De deemoedige mens heeft reeds het zich afkeren van de tegenstander voltooid,
want de deemoed is een goddelijke eigenschap, een graad van volmaaktheid,
die steeds het zich afkeren van de tegenstander vooropstelt, hoewel de
mens dan nog erg aan zich moet werken om de voortdurende aanwezigheid
van God waardig te worden. Maar de dienende liefde die een deemoedig mens
nu vervult, verandert ook spoedig zijn hele wezen tot liefde, en een waarachtig
deemoedig mens komt spoedig zo dicht bij het hart van de Vader, dat hij
zich verenigt met de eeuwige Liefde en dus ook de voltooiing bereikte.
Zolang het de mens nog aan ware deemoed ontbreekt, is ook zijn rijpwordingsproces
nog niet voltooid, want de ware deemoed trekt pas de Vader met zekerheid
naar Zijn kind dat door de ware deemoed het kindschap Gods laat zien.

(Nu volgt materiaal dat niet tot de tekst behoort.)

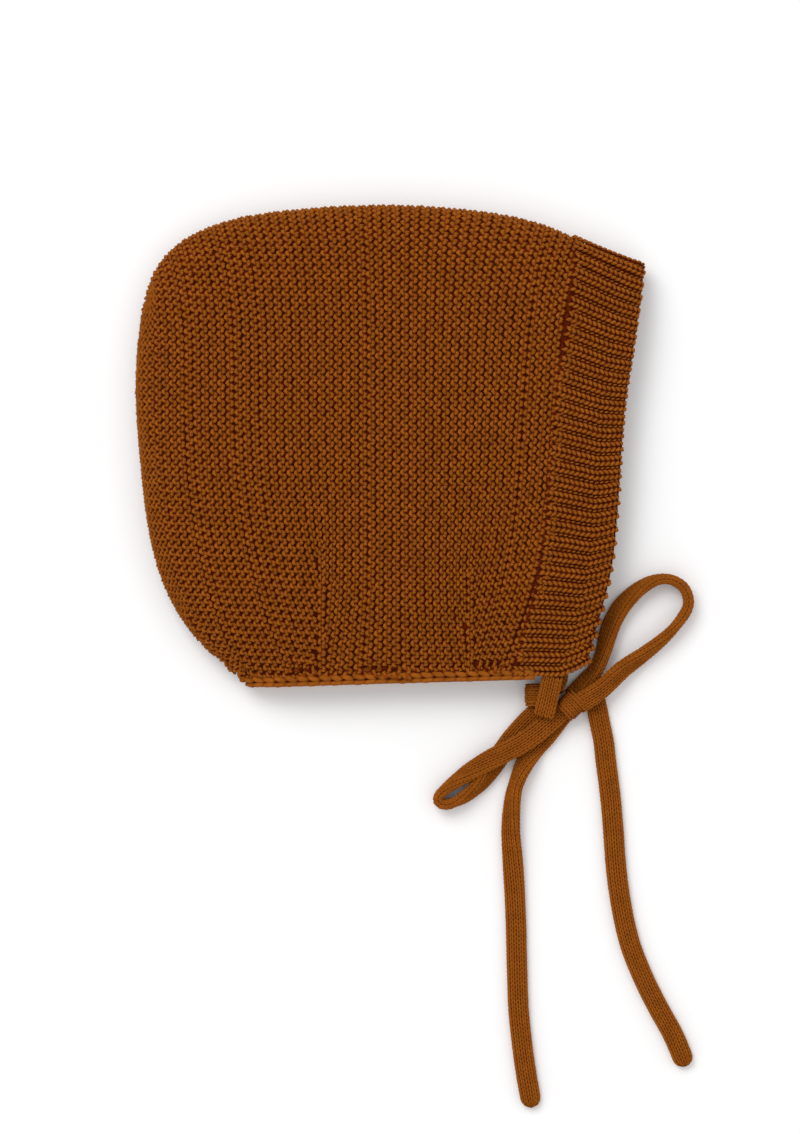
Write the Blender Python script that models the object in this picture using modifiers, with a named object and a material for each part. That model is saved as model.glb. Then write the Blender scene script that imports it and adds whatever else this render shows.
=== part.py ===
"""Knitted baby bonnet, folded flat on its side with its ties in a bow.

+X points from the back of the head to the face, +Y from the neck to the crown, +Z up from the
surface that the bonnet lies on. The origin is under the middle of the bonnet, without its ties.
"""

import math

import bmesh
import bpy
from mathutils import Vector

# Sizes of the bonnet, in metres
BONNET_DEPTH = 0.1633
BONNET_HEIGHT = 0.1555
WALL = 0.0032
CROWN_PUFF = 0.0185
MOUTH_SPREAD = 0.0102
PUFF_REACH = 0.024
FOLD_LIFT = 0.0050
FOLD_REACH_UNDER = 0.0085
FOLD_REACH_OVER = 0.026
FOLD_FULLNESS = 2.3
RIB_WIDTH = 0.0204
RIB_PITCH = 0.0046
RIB_RELIEF = 0.0009
RIB_LIFT = 0.0001
NECK_EDGE_WIDTH = 0.0050
CORNER_ROUNDING = 0.0046
SEAM_GAP = 0.0006
FLOOR_GAP = 0.0003

# Sizes of the flat ties, in metres
TIE_WIDTH = 0.0063
TIE_THICKNESS = 0.0030
TIE_POINT_SPACING = 0.0050
WRAP_LENGTH = 0.0090
WRAP_HEIGHT = 0.0090
WRAP_TURN = math.radians(44)
HALF_KNOT_LENGTH = 0.0082
HALF_KNOT_HEIGHT = 0.0068
KNOT_ROUNDING = 0.0009

# The crown and back fold, from the face to the neck: share of the depth, share of the height
FOLD_LINE = [
    (1.000, 0.876),
    (0.940, 0.900),
    (0.879, 0.925),
    (0.772, 0.970),
    (0.620, 0.994),
    (0.490, 1.000),
    (0.344, 0.994),
    (0.196, 0.973),
    (0.110, 0.939),
    (0.052, 0.892),
    (0.020, 0.820),
    (0.004, 0.708),
    (0.000, 0.605),
    (0.009, 0.472),
    (0.026, 0.323),
    (0.057, 0.211),
    (0.110, 0.115),
    (0.172, 0.053),
    (0.231, 0.000),
]

# The face edge from the crown to the neck: share of the depth, share of the height
FACE_LINE = [
    (1.000, 0.876),
    (0.976, 0.697),
    (0.959, 0.575),
    (0.942, 0.329),
    (0.924, 0.207),
    (0.877, 0.027),
]

# Where the knot's middle lies from the front lower corner, along X and Y
KNOT_OFFSET = (-0.0038, -0.0087)
HALF_KNOT_OFFSET = (-0.0107, 0.0031)

# Each route: X and Y from the knot's middle, height over the surface, tilt in degrees from flat
TIE_NEAR_ROUTE = [
    (-0.0064, 0.0080, 0.0112, 0),
    (-0.0072, 0.0041, 0.0098, 0),
    (-0.0080, 0.0003, 0.0094, 0),
    (-0.0087, -0.0025, 0.0084, 0),
]
TIE_FAR_ROUTE = [
    (-0.0040, 0.0078, 0.0025, 35),
    (-0.0041, 0.0067, 0.0029, 50),
    (-0.0042, 0.0053, 0.0032, 70),
]
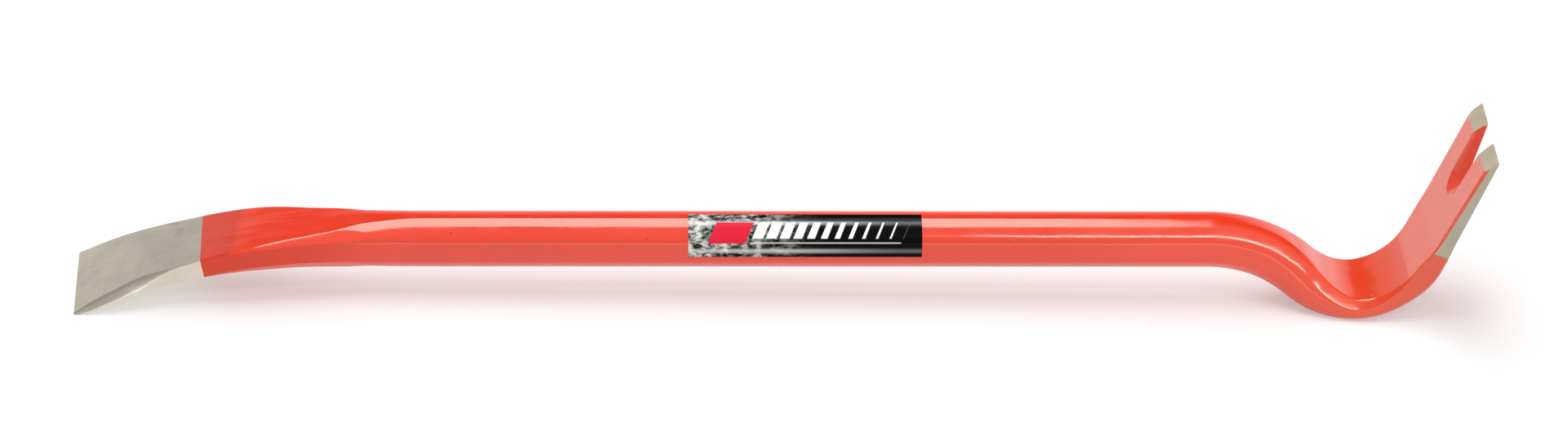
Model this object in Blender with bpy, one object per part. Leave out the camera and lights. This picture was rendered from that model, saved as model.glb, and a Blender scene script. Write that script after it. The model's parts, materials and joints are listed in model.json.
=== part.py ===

En zolang er nog een vonkje hoogmoed in de mens aanwezig is, is de weg
tot aan deze vereniging nog lang, want al die tijd is nog steeds de tegenstander
van God erbij betrokken en de strijd tegen hem moet met de hele wil en
een vast voornemen worden gevoerd, en hij kan ook worden gevoerd zodra
de mens na innerlijke strijd tot dienende naastenliefde komt, die hem
dan ook de zege zal opleveren over zichzelf. De mens moet alleen eens
in zich keren en nadenken over zijn fouten en zwakheden, over zijn slechte
eigenschappen en gewoonten. En hij zal zich van zijn hoogmoed in belangrijke
mate vrij maken, wanneer hij maar eerlijk is tegenover zichzelf. Maar
deze kritische zelfbeschouwing kan voor hem een ommekeer zijn, want zodra
hij zichzelf doorziet en van goede wil is, zal hij zich in deemoed tot
God wenden en Hem vragen om genade en erbarmen, waarvan hij dan ook heel
zeker kan zijn, want: "De deemoedige schenkt God Zijn genade!